Weaver is famous for his studies of the root systems of prairie plants. A student and collaborator of Frederic Clements at the University of Nebraska, he led the study of the responses of prairie plants and the Great Plains to the great drought of the 1930s. He co-authored several important botany textbooks with Clements, but moved beyond Clements' paradigm of plant succession and in recognizing the need to preserve prairies, altered plant ecologists' views of the place of human efforts in preserving the natural world.

In 1929 Weaver and Henry Chandler Cowles published the first American ecology textbook. According to his obituary at the Ecological Society of America, which he served as both vice president and president (1924–1925 and 1930 respectively):
He is perhaps most noted for his pioneer studies on the prairies of central North America, particularly in eastern Nebraska and the surrounding area. He made intensive studies of original prairies before the drought of the 1930's, and recorded the subsequent changes of vegetation during and after the drought.

He was also a member of the Botanical Society of America, and the Nebraska Academy of Sciences.

==Books==
- Study of Amygdalus persica. Unpublished thesis (1910)
- A Study of the vegetation of Southeastern Washington and Adjacent Idaho. Lincoln, Nebraska. (1917)
- The ecological relations of roots. - Carnegie institution of Washington, Publ. 286. (1919)
- Root development in the grassland formation, a correlation of the root systems of native vegetation and crop plants. Washington, Carnegie Institution of Washington (1920)
- Development and activities of roots of crop plants; a study in crop ecology. Carnegie institution of Washington with franc C Jean and John W. Crist (1922)
- Experimental vegetation; the relation of climaxes to climates, by Frederic Edward Clements (1874-1945) and J.E. Weaver. Washington, Carnegie Institution of Washington, 1924.
- Root development of field crops, by J.E. Weaver. New York [etc.] McGraw-Hill book company, inc., 1926.
- Root Development of Vegetable Crops. with William E. Bruner. McGRAW-HILL BOOK COMPANY, Inc. (1927)
- Relative efficiency of roots and tops of plants in protecting the soil from erosion. by Joseph Kramer (1890-?) and J.E. Weaver. [Lincoln], Neb. : Printed by authority of the state of Nebraska, (1936)
- Plant Ecology. with F.E. Clements. New York, London, McGraw-Hill Book Company, inc. (1938)
- North American Prairie. Lincoln, Neb., Johnsen Pub. CO (1954)
- Grass country of the Great Plains: Their Nature and Use. Lincoln, Neb., Johnsen Pub. CO with F.W. Albertson (1956)
- Native vegetation of Nebraska. Lincoln, University OF Nebraska press (1965)
- Prairie plants and their environment; a fifty-year study in the Midwest. Lincoln, University of Nebraska Press (1968)

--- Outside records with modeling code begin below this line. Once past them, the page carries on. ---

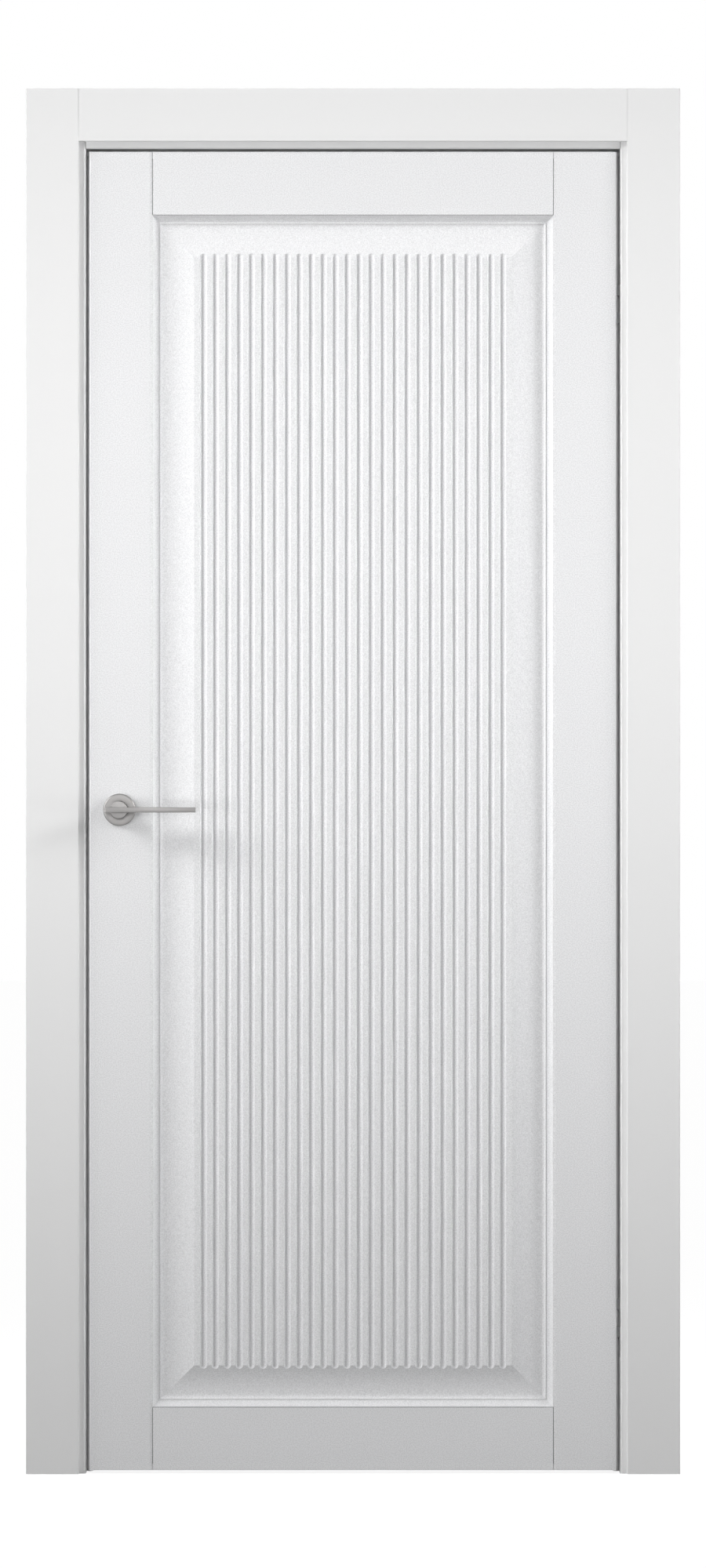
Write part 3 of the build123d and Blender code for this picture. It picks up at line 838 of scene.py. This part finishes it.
        # The toe: the cove's foot turned up to meet the bead's lip
        foot = m("MINIMUM", m("SUBTRACT", self.cove_x, x), m("SUBTRACT", self.cove_z, z))
        near = m("MAXIMUM", m("SUBTRACT", size["Toe Width"], m("MAXIMUM", foot, 0.0)), 0.0)
        toe = self._arc_rise(near, size["Toe Width"], size["Toe Rise"])
        return m("ADD", plain, m("MULTIPLY", toe, m("GREATER_THAN", foot, -self.whisker)))

    def _flute(self, x: Socket, z: Socket) -> Socket:
        """The round hollow of the nearest flute, with its ball ends.

        Args:
            x: the distance across from the middle.
            z: the distance up from the middle.

        Returns:
            The hollow's distance from the middle plane, far outside the panel past the last flute.
        """
        m, size = self.graph.math, self.size
        lip = m("SUBTRACT", size["Flute Radius"], size["Flute Depth"])
        within = m("FLOORED_MODULO", x, size["Flute Pitch"])
        offset = m("SUBTRACT", within, self._half("Flute Pitch"))
        reach = m("POWER", size["Flute Radius"], 2.0)
        half_width = m("SQRT", m("SUBTRACT", reach, m("POWER", lip, 2.0)))
        ball = m("SUBTRACT", m("ADD", self._half("Field Height"), size["Flute Overrun"]), half_width)
        past = m("MAXIMUM", m("SUBTRACT", z, ball), 0.0)
        left = m("SUBTRACT", reach, m("ADD", m("POWER", offset, 2.0), m("POWER", past, 2.0)))
        bowl = m("MULTIPLY", m("SIGN", left), m("SQRT", m("ABSOLUTE", left)))
        hollow = m("SUBTRACT", m("ADD", self._half("Field Thickness"), lip), bowl)
        return m("ADD", hollow, m("GREATER_THAN", x, m("ADD", self.fluted_half, self.whisker / 10)))

    def _finished(self, shape: Socket) -> Socket:
        """Cut the faces into triangles, smooth all but the sharp edges and coat them.

        Args:
            shape: the panel's shape.

        Returns:
            The finished panel.
        """
        graph = self.graph
        cut = graph.node("GeometryNodeTriangulate", {"Mesh": shape}, quad_method="LONGEST_DIAGONAL")
        soft = graph.node("GeometryNodeSetShadeSmooth", {"Geometry": cut.outputs[0]}, domain="FACE")
        angle = graph.node("GeometryNodeInputMeshEdgeAngle").outputs[0]
        edges = {
            "Geometry": soft.outputs[0],
            "Selection": graph.math("GREATER_THAN", angle, self.sharp_edge),
            "Shade Smooth": False,
        }
        sharp = graph.node("GeometryNodeSetShadeSmooth", edges, domain="EDGE")
        return coated(graph, sharp.outputs[0], self.size["Material"])


@dataclass
class BeadFrames:
    """The hollow beads that hold the panel, mitred round both faces. Sizes in metres."""

    width: float = 0.0125
    lip_height: float = 0.0022
    flat: float = 0.0007
    roll: float = 0.0010
    hollow_radius: float = 0.013
    steps: int = 16
    crease: float = 12

    def build(self, palette: Palette) -> None:
        """Build the beads of both faces.

        Args:
            palette: the built materials.
        """
        for side in Side:
            nodes = [f"bead_{side.word}_{edge}" for edge in ("left", "right", "top", "bottom")]
            piece = self._frame(side, nodes)
            settle(piece, Body.LEAF, Finish.LEAF_ENAMEL, palette, *nodes)

    def _section(self, top: float) -> list[Point]:
        """Draw the bead's section: a hollow from the frame down to a small roll.

        Args:
            top: the height of the bead at the frame.

        Returns:
            Distance from the frame and height over the panel, round the section.
        """
        start = Vector((self.flat, top))
        end = Vector((self.width - 2 * self.roll, self.lip_height))
        chord = end - start
        outward = Vector((-chord.y, chord.x)).normalized()
        rise = math.sqrt(self.hollow_radius**2 - (chord.length / 2) ** 2)
        centre = (start + end) / 2 + outward * rise
        first = math.atan2(start.y - centre.y, start.x - centre.x) % (2 * math.pi)
        last = math.atan2(end.y - centre.y, end.x - centre.x) % (2 * math.pi)
        hollow = arc((centre.x, centre.y), self.hollow_radius, first, last, self.steps)
        roll = arc((self.width - self.roll, self.lip_height), self.roll, math.pi, 0, self.steps)
        return [(0.0, 0.0), (0.0, top), *hollow, *roll[1:], (self.width, 0.0)]

    def _frame(self, side: Side, nodes: list[str]) -> bpy.types.Object:
        """Run the section round one face of the opening.

        Args:
            side: the face of the leaf.
            nodes: the four CAD beads that it stands for.

        Returns:
            The mitred frame of beads.
        """
        boxes = [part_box(node) for node in nodes]
        low_x, high_x = min(low.x for low, _ in boxes), max(high.x for _, high in boxes)
        low_z, high_z = min(low.z for low, _ in boxes), max(high.z for _, high in boxes)
        low, high = boxes[0]
        seat = high.y if side is Side.FRONT else low.y
        shape = bmesh.new()
        loops = []
        for inward, height in self._section(high.y - low.y):
            y = seat + side.value * height
            corners = (
                (low_x + inward, low_z + inward),
                (high_x - inward, low_z + inward),
                (high_x - inward, high_z - inward),
                (low_x + inward, high_z - inward),
            )
            loops.append([shape.verts.new((x, y, z)) for x, z in corners])
        for inner, outer in zip(loops, loops[1:] + loops[:1]):
            for corner in range(4):
                after = (corner + 1) % 4
                shape.faces.new((inner[corner], inner[after], outer[after], outer[corner]))
        bmesh.ops.recalc_face_normals(shape, faces=shape.faces)
        return to_object(shape, f"bead_frame_{side.word}", self.crease)


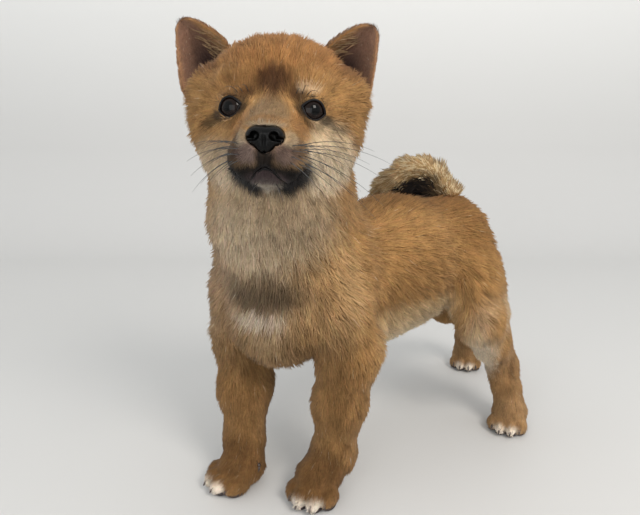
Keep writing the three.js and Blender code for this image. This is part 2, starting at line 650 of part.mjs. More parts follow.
// Stand the group over the middle of its box.
const whole = new THREE.Box3().setFromObject(group);
const shift = whole.getCenter(V(0, 0, 0)).setZ(whole.min.z).negate();
for (const mesh of group.children) mesh.geometry.translate(shift.x, shift.y, shift.z);
export default group;
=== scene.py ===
# %% [markdown]
# # A shiba inu puppy of about eight weeks
#
# The puppy stands on all four feet with its head turned to its left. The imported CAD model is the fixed
# frame: its solids reach out to the tips of the coat. Here the animal gets what CAD leaves out. One
# continuous skin lies a coat's depth inside those solids, and over two hundred thousand small tufts of real
# mesh stand on it, combed the way a puppy's coat lies. Eyes, lids, nose, lips, claws, pads and whiskers are
# pieces of their own. The lesson goes from shape, to skin, to coat, to face, to finishes, to light.

# %% Load the frame
import bpy
import numpy as np
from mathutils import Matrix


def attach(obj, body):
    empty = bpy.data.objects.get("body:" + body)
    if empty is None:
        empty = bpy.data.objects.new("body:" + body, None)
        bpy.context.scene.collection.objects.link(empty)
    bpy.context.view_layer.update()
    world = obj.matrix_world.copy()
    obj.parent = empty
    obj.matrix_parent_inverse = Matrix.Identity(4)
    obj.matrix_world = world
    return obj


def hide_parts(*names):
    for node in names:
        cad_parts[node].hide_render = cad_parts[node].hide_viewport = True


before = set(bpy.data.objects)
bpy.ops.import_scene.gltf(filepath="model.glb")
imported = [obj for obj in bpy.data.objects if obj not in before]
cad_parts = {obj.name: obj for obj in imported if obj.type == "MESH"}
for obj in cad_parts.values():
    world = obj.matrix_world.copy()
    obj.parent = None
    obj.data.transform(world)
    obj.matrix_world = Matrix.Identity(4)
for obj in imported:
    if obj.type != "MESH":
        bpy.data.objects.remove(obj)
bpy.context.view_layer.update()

# %% [markdown]
# ## Places on a body
#
# A leg or a head is easiest to describe in its own turned frame: x to the puppy's left, y back, z up. A
# frame is a rotation and a place, and two small functions go in and out of it. All shapes are worked out
# in millimetres with the puppy facing -Y, and moved to the CAD's own origin when a mesh is made.

# %% Turned frames
SHIFT = np.array([-6.04863, -11.41467, 0.0])  # mm, from the body's origin to the middle of the CAD box


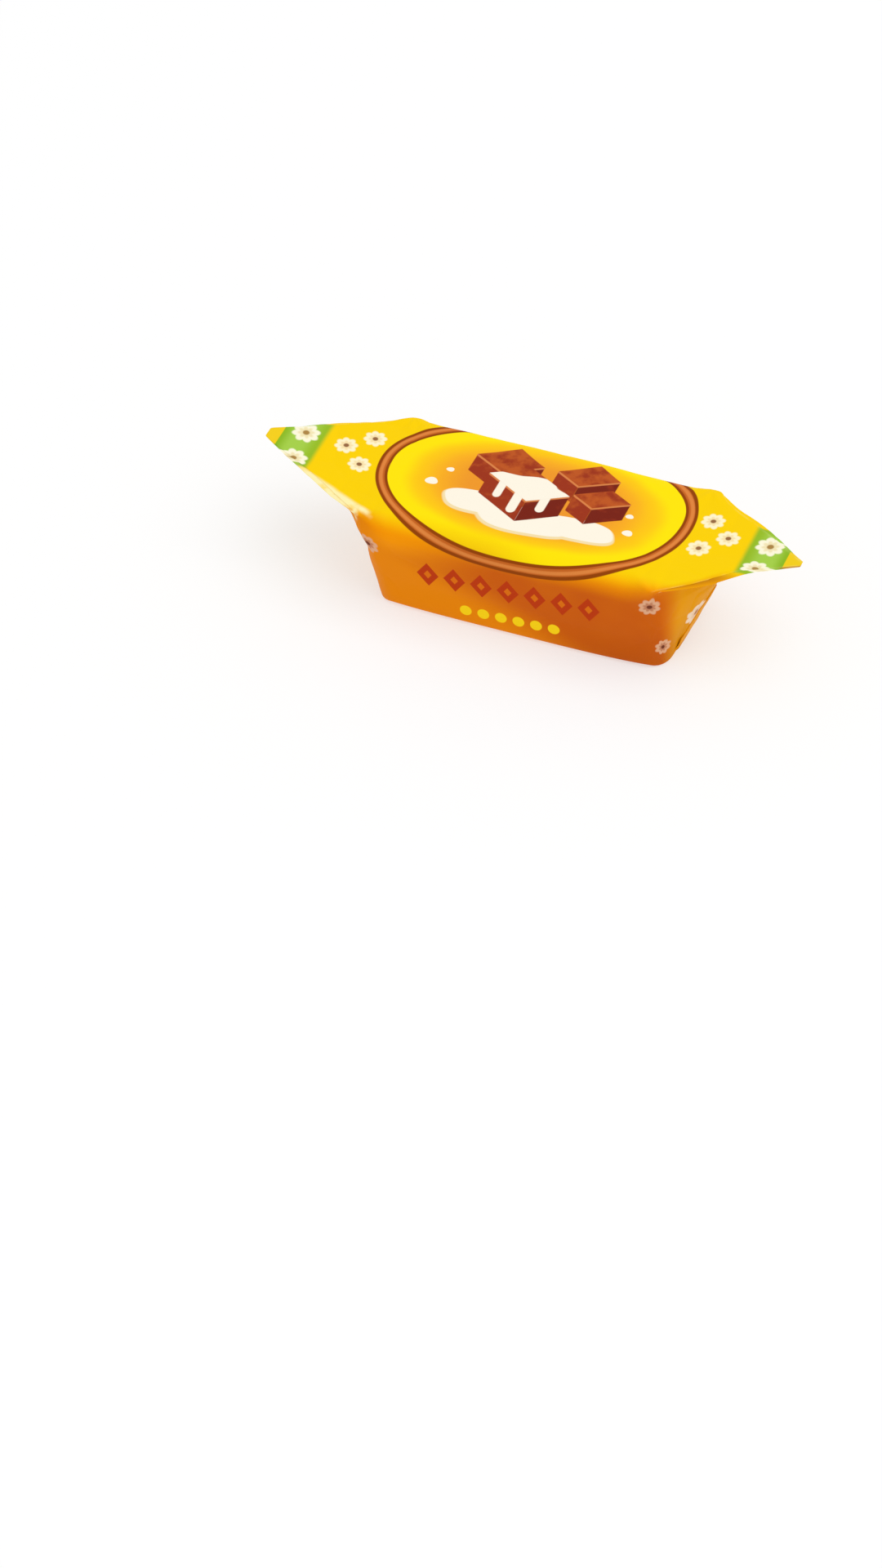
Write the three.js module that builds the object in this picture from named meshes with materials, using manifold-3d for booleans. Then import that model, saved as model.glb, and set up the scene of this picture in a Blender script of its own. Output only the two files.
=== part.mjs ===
// A filled caramel in its paper wrapper, as it lies on a table with the broad side up.
//
// The bar inside is a moulded trapezium, narrower at the base. The paper is rolled round it into a
// sleeve whose long seam lies under the base. At each end the sleeve is folded like a gift: the two
// sides are tucked in, the base's triangle is folded up the end wall, and the top's triangle stands
// out level with the top as a pointed corner.
//
// Millimetres. +X runs along the bar, +Y to its back, +Z up. The origin is on the surface that the
// sweet lies on, under the middle between the two points.

import * as THREE from "three";
import { mergeVertices } from "three/addons/utils/BufferGeometryUtils.js";
import Module from "manifold-3d";

// ---------------------------------------------------------------- driving dimensions

const LENGTH = 70; // from point to point
const TOP_LENGTH = 39.2; // straight long edges of the top
const TOP_WIDTH = 20.5; // over the rolled edges
const BASE_WIDTH = 15.8;
const HEIGHT = 14.3; // to the top's long edges
const CROWN = 0.35; // how far the paper stands up in the middle of the top
const SIDE_BULGE = 0.3; // the same in the middle of each long side
const TOP_RADIUS = 1.7; // the paper's soft bend along the top's long edges
const BASE_RADIUS = 1.1;
const END_RADIUS = 1.0; // round the end walls
const WALL_INSETS = [6.7, 6, 5.2, 4.4, 3.6, 2.8, 2.1, 1.5]; // rings on an end wall, in from its rim

const RIGHT_BASE_REACH = 20.4; // where the right end wall meets the base
const LEFT_BASE_REACH = 16.9; // the left one, which is folded in deeper
const LEFT_LEAN_FROM = 7.6; // the height above which the left end wall leans out
const FLARE = 3.2; // how far the end walls swell out under the points
const FLARE_FROM = 5.5; // the height at which that begins

const PLY = 0.25; // a fold's few layers of paper
const POINT_LIFT = 1.1; // how far the points curl up above the top
const POINT_ROOT_THICKNESS = 2.3; // both plies of a point and the tuck between them
const POINT_TIP_THICKNESS = 0.55;
const POINT_WIDTH = TOP_WIDTH - 0.1; // where it leaves the sleeve
const TUCK_DEPTH = 1.3; // how deep the tuck runs in between the plies
const CREASE_SHARE = 0.35; // of the thickness, for the creased edge of a ply
const PLY_SLACK = 0.35; // how much narrower the lower ply is
const TIP_RADIUS = 0.6;
const BURIED = [
  [3.2, 0.4, 0.15], // how a point fades into the sleeve: inwards, narrower, lower
  [2.1, 0.25, 0.1],
  [1.0, 0.1, 0.05],
];
const FOLD_START = 1.4; // the base's triangle on the end wall, from this height
const FOLD_HEIGHT = 11.4; // to this one
const FOLD_DEPTH = 1.1; // how far its solid runs into the wall
const SEAM_Y = 3.2; // where the sleeve's outer layer ends, under the base

const CORNER_STEPS = 6;
const BROAD_STEPS = 14; // across the top and the base
const SIDE_STEPS = 8; // up the long sides
const BODY_STEPS = 10;
const POINT_STEPS = 14;
const FOLD_ROWS = 16;
const FOLD_COLUMNS = 10;

// ---------------------------------------------------------------- helpers

const wasm = await Module();
wasm.setup();

const smooth = (low, high, value) => THREE.MathUtils.smoothstep(value, low, high);
const mix = THREE.MathUtils.lerp;

// A closed outline with its corners rounded by arcs. The corners run anticlockwise, and the edge
// that follows a corner is cut into that corner's steps.
function roundedOutline(corners) {
  const count = corners.length;
  const arcs = corners.map(({ at, radius }, i) => {
    const toLast = corners[(i + count - 1) % count].at.clone().sub(at).normalize();
    const toNext = corners[(i + 1) % count].at.clone().sub(at).normalize();
    const half = Math.acos(toLast.dot(toNext)) / 2;
    const inwards = toLast.clone().add(toNext).normalize();
    const centre = at.clone().addScaledVector(inwards, radius / Math.sin(half));
    const first = at.clone().addScaledVector(toLast, radius / Math.tan(half));
    const turn = (Math.PI - 2 * half) / CORNER_STEPS;
    return Array.from({ length: CORNER_STEPS + 1 }, (_, step) =>
      first.clone().rotateAround(centre, turn * step),
    );
  });
  const points = [];
  for (let i = 0; i < count; i++) {
    points.push(...arcs[i]);
    const from = arcs[i][CORNER_STEPS];
    const to = arcs[(i + 1) % count][0];
    const { steps } = corners[i];
    for (let step = 1; step < steps; step++) {
      points.push(from.clone().lerp(to, step / steps));
    }
  }
  return points;
}

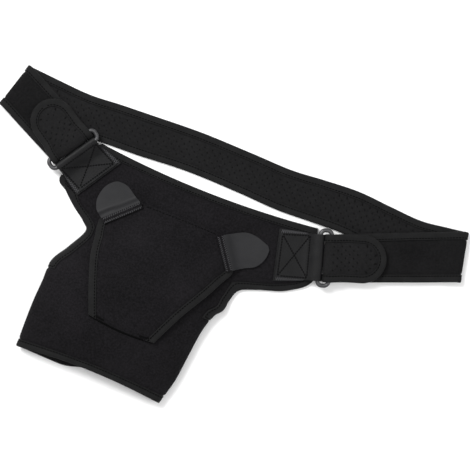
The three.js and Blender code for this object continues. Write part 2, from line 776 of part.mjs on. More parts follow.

===Writings about drought===
- Effects of Drought, Dust, and Intensity of Grazing on Cover and Yield of Short-Grass Pastures, F. W. Albertson and J.E. Weaver. Published in Ecological Monographs, Vol. 14, No. 1 (Jan., 1944), pp. 1–29.
- Effects of the Great Drought on the Prairies of Iowa, Nebraska, and Kansas, with F. W. Albertson. Published in Ecology, Vol. 17, No. 4 (Oct., 1936), pp. 567–639.